In questo modo ho avuto tempo per prepararli piano piano, per fargli "digerire il boccone amaro" che gli avevo "messo sul piatto". Per aiutarli ad accettare, anche se con grande difficoltà, il mio errore, che nel caso fosse loro stato riversato addosso all’improvviso avrebbe causato molta più sofferenza e tensioni.

In un secondo tempo, quando già la situazione era loro chiara, ma, vista la distanza, non avrebbero potuto venire regolarmente, ho potuto almeno avere colloqui mensili con un’amica con cui ero stata in carcere nei primi sei mesi, e che poi era stata rilasciata.

A volte amicizie (poche) che nascono in un comune destino, possono mantenersi nel tempo, ed è un peccato che in Italia non possano venire continuate tenendo vivi i contatti. Il solo rapporto epistolare non è sufficiente per "parlarsi" sul serio.

E tanto meno è sufficiente con i figli. Io con mia figlia, infatti, ho avuto seri problemi, che ho risolto solo nel momento in cui sono tornata in Italia, quando ho potuto guardarla negli occhi, parlare con lei col cuore in mano e con assoluta sincerità. Dopo due anni e mezzo di contatti estremamente sporadici, in cui lei, da adolescente qual era al momento del mio arresto, era diventata una donna, c’erano delle cose da chiarire. C’erano degli argomenti da affrontare in modo diverso. C’è stato finalmente il modo di parlarci, io e lei da sole, senza filtri.

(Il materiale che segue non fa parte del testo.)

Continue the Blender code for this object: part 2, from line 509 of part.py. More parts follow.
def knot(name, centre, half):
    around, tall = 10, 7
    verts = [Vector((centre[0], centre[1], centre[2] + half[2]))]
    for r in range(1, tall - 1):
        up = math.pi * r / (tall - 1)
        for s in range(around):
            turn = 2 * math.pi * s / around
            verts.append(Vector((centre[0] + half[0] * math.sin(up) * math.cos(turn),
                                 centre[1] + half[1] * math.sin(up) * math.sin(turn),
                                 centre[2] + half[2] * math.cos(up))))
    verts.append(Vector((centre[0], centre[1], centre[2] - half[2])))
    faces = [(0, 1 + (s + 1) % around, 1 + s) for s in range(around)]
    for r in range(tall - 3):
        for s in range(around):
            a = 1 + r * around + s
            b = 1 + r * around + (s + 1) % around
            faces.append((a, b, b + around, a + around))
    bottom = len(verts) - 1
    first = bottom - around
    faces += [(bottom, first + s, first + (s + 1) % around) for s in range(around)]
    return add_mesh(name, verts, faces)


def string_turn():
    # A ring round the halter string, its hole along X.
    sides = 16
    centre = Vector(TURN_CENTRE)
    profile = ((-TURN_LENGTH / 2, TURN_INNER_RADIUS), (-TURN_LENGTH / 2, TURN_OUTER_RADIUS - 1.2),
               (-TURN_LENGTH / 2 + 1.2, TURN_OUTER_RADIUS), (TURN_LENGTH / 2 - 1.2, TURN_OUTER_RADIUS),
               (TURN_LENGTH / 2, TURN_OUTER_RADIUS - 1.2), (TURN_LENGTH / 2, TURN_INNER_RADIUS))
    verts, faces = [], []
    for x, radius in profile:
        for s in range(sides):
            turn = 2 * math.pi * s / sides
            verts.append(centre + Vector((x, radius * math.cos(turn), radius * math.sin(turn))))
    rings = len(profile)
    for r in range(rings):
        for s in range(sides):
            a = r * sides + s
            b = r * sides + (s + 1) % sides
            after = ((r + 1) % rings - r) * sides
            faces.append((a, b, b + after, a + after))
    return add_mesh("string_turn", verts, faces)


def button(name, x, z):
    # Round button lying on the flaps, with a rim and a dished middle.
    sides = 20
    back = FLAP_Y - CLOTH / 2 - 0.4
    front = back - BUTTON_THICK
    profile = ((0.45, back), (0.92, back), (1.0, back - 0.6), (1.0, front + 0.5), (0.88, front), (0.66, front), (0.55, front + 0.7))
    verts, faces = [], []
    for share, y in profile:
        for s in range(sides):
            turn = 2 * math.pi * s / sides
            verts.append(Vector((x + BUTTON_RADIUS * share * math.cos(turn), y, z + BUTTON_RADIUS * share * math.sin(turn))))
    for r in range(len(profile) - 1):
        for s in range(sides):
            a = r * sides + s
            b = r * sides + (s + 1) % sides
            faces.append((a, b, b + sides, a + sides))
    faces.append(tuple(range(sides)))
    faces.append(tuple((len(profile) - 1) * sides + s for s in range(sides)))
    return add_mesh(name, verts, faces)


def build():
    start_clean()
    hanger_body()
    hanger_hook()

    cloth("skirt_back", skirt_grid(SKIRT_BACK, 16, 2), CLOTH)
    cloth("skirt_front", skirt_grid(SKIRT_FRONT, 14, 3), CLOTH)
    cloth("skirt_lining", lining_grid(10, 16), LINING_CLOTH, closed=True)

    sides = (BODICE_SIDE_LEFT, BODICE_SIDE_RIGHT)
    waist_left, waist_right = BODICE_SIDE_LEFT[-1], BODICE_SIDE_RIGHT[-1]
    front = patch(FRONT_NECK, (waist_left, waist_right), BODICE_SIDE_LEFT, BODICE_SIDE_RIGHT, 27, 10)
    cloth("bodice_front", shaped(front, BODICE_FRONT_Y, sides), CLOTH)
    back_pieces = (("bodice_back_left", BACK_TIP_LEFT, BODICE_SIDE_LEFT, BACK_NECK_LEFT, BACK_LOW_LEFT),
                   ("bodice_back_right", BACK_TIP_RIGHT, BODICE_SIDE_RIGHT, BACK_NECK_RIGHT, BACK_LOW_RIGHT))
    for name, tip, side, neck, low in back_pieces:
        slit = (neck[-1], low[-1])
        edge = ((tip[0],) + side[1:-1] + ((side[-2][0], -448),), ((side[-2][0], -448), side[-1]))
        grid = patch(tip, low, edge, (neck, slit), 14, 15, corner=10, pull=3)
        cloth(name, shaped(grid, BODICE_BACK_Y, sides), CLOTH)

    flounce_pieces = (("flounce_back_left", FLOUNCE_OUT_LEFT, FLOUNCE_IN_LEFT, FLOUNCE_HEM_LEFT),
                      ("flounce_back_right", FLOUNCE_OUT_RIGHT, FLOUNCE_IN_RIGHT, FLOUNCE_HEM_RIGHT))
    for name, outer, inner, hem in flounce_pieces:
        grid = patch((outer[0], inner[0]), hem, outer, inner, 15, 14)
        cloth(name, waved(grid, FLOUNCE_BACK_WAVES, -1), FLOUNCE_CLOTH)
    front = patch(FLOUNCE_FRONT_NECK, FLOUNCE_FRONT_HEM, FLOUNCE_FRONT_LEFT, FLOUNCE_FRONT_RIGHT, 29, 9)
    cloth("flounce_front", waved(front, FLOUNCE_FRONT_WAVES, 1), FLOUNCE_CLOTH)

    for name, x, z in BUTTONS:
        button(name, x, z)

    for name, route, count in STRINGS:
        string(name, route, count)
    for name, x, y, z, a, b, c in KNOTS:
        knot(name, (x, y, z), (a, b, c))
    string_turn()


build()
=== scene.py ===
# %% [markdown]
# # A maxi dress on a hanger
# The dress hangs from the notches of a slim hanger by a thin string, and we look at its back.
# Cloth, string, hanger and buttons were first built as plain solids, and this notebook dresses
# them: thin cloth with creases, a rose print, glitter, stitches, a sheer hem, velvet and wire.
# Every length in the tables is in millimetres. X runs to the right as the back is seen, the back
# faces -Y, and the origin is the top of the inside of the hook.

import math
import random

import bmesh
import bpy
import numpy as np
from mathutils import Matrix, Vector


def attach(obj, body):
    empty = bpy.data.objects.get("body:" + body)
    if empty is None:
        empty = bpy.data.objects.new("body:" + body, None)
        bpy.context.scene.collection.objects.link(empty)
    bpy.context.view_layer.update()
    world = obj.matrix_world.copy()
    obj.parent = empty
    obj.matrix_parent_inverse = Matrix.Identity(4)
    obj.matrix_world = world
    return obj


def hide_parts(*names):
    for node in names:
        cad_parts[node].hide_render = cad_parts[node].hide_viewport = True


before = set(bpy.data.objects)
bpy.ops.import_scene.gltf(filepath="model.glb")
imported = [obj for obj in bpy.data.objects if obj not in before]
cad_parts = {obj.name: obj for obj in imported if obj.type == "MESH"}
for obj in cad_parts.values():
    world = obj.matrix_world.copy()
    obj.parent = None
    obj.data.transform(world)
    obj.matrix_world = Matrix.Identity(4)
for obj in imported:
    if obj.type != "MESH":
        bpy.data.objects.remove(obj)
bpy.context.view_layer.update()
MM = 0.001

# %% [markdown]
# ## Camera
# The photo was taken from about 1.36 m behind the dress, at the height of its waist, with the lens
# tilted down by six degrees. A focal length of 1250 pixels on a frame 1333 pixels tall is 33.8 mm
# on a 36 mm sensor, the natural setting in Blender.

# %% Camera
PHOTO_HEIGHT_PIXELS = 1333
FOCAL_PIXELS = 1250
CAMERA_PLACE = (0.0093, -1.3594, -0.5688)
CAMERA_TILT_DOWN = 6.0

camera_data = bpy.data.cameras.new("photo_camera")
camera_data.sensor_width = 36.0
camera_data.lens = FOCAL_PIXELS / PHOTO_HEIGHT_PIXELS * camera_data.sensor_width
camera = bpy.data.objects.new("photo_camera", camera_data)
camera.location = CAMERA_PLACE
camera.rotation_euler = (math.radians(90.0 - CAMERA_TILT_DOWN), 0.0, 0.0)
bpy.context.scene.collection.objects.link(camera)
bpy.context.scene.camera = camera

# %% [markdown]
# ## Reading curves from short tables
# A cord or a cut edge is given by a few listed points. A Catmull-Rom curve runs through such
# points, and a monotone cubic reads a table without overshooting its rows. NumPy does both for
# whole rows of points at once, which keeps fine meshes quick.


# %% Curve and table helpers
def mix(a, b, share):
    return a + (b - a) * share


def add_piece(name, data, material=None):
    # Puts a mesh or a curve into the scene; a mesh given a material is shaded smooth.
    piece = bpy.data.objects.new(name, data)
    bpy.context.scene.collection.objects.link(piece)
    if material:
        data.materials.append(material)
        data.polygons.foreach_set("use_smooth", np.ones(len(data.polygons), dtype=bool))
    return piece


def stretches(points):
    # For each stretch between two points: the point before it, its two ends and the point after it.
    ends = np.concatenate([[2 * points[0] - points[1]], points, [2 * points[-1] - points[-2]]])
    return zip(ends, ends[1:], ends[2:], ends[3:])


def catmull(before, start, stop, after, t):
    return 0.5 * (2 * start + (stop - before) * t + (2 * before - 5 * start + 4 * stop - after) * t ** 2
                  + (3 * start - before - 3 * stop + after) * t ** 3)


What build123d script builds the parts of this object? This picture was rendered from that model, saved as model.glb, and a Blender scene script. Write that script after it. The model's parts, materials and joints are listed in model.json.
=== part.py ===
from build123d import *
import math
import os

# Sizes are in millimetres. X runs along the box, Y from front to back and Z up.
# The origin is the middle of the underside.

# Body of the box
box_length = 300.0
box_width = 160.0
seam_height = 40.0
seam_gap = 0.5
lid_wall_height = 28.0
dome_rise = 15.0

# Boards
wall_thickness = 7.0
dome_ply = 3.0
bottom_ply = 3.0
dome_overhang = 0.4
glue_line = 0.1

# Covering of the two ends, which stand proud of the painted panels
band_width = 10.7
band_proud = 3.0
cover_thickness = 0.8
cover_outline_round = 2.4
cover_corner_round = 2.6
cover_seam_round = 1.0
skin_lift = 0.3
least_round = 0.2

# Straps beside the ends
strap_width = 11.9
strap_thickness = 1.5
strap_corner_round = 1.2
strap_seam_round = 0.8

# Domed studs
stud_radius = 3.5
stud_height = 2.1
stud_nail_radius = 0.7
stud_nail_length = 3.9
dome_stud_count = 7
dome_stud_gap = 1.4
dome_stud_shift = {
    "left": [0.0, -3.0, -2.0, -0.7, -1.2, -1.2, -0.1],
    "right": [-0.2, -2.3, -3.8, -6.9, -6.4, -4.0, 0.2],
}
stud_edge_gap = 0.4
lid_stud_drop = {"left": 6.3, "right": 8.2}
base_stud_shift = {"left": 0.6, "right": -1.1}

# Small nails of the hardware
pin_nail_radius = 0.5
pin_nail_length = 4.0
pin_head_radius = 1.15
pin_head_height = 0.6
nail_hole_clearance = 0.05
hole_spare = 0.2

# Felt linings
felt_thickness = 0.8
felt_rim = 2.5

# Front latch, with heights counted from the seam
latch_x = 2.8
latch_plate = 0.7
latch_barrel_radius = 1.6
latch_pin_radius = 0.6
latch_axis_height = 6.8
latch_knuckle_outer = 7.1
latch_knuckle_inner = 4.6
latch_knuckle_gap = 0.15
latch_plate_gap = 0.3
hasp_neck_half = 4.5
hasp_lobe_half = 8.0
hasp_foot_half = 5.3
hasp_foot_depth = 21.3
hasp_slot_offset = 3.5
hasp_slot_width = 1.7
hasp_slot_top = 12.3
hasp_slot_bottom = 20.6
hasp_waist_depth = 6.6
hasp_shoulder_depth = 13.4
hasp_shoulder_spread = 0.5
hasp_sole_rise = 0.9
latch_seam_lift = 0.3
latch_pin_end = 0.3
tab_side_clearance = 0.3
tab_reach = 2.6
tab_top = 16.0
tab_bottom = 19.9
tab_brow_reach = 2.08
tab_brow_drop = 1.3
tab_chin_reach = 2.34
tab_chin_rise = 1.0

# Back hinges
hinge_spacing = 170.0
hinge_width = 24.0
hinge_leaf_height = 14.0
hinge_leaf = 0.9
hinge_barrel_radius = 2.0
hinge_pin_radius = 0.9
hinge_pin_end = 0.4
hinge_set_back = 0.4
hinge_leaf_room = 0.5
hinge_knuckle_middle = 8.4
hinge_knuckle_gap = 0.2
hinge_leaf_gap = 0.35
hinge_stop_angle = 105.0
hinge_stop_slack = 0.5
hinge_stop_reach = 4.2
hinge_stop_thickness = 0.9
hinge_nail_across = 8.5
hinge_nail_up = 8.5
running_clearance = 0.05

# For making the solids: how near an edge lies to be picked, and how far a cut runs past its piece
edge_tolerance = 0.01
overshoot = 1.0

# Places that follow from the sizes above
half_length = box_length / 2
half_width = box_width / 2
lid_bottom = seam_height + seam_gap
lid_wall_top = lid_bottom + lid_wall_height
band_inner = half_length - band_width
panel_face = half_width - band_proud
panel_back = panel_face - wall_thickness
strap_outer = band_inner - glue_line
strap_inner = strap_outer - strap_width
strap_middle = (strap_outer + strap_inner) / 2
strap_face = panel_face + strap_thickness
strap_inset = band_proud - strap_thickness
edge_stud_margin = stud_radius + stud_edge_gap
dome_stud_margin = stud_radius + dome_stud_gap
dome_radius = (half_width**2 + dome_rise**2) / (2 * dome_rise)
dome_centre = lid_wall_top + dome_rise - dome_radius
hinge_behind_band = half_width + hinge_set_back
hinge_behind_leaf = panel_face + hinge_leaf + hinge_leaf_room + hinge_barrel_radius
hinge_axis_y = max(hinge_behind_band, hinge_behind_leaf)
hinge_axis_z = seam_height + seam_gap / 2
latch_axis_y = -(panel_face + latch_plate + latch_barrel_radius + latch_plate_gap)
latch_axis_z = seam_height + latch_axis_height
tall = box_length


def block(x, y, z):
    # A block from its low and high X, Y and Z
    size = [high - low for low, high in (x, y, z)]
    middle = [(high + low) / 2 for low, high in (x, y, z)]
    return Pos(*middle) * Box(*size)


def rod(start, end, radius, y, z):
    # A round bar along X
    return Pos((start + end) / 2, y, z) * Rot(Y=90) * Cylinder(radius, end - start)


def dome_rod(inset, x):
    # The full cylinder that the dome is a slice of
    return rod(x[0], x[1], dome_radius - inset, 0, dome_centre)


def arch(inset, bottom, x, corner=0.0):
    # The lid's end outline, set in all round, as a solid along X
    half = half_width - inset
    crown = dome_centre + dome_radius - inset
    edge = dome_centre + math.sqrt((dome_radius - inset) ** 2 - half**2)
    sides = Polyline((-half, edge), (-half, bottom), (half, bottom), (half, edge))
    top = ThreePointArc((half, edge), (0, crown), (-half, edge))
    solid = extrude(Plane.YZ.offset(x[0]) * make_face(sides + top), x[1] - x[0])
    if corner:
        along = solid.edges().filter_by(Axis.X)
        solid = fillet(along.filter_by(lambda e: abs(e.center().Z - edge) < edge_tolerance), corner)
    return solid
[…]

Insomma, ci sono delle cose da cambiare pure qui, per ciò che riguarda i colloqui che si possono avere in carcere, ma anche nella mia esperienza bavarese c’è stata una grande sofferenza per la scarsità di contatti famigliari: evidentemente, quello che accomuna Italia e Bayern è la necessità di rendere la carcerazione più umana e dignitosa proprio dando più spazio ai rapporti affettivi.